I suppose it’s understandable why a reporter — even one who hadn’t made up his or her mind in advance — might pressure an interviewee to in order to obtain information that it might be really hard to get otherwise. Indeed, given how good scientists can be at keeping secrets (some information is proprietary, after all, and other information you keep close to the vest until you’re ready to publish it so as not to get scooped), it’s possible that “PD Notebook” provided the crucial break that brought the house of cards tumbling down. But this just doesn’t strike me as a sustainable model for keeping scientific researchers honest. Honest communication with the public (and a recognition that science is ultimately accountable to the public) is an important piece of fostering ethical conduct and rooting out misconduct. However, even more effective would be honest communications between scientists and a recognition that each scientist is accountable to the whole community of scientists.

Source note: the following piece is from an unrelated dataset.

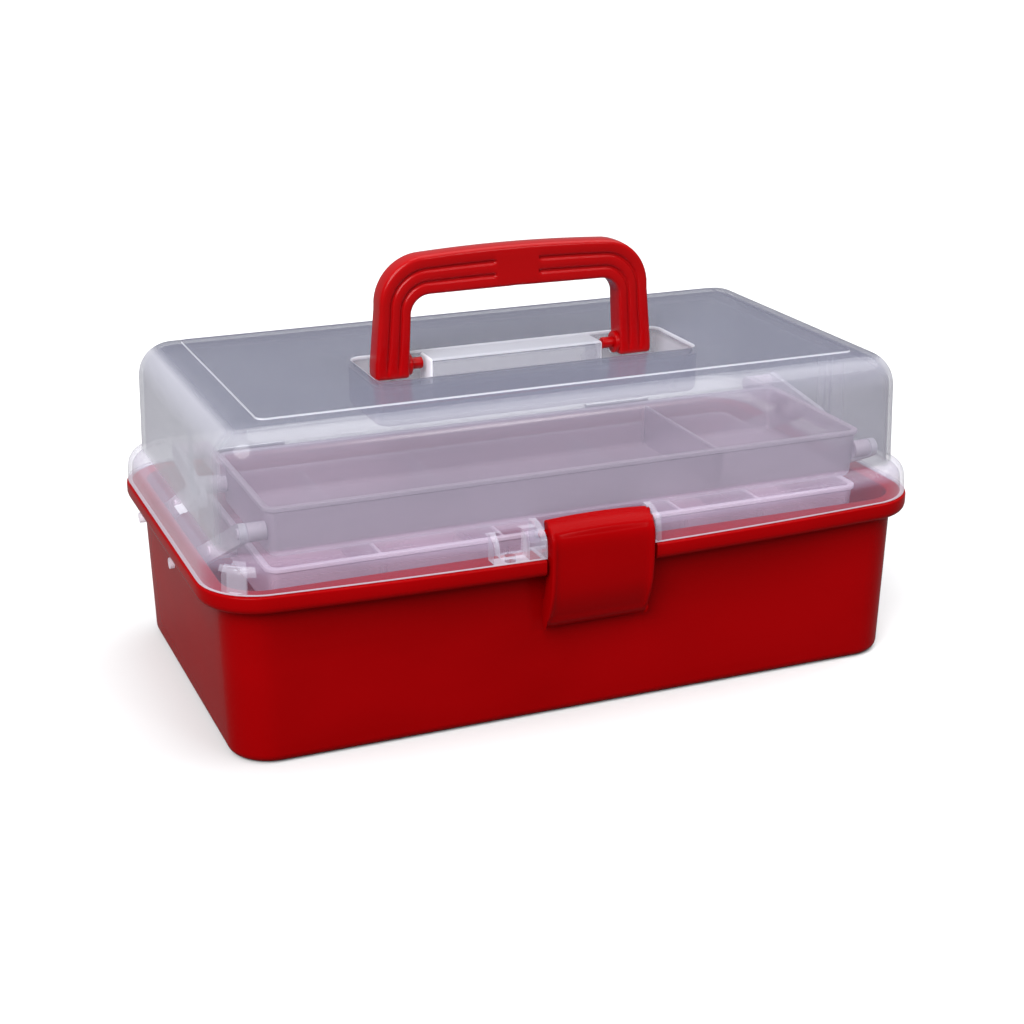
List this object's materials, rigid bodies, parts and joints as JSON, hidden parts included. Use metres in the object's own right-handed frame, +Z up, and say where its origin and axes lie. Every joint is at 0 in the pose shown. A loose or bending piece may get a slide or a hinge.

Tipping off a reporter is one way to try to head off misconduct in your lab, but there need to be mechanisms for tipping off folks in the community of science who have a vested interest in eliminating misconduct from science and its products from the scientific literature.
Knowing scientists as I do, it seems to me that pissed-off scientists could deliver a much better smackdown to a fabricator than any media outlet ever could.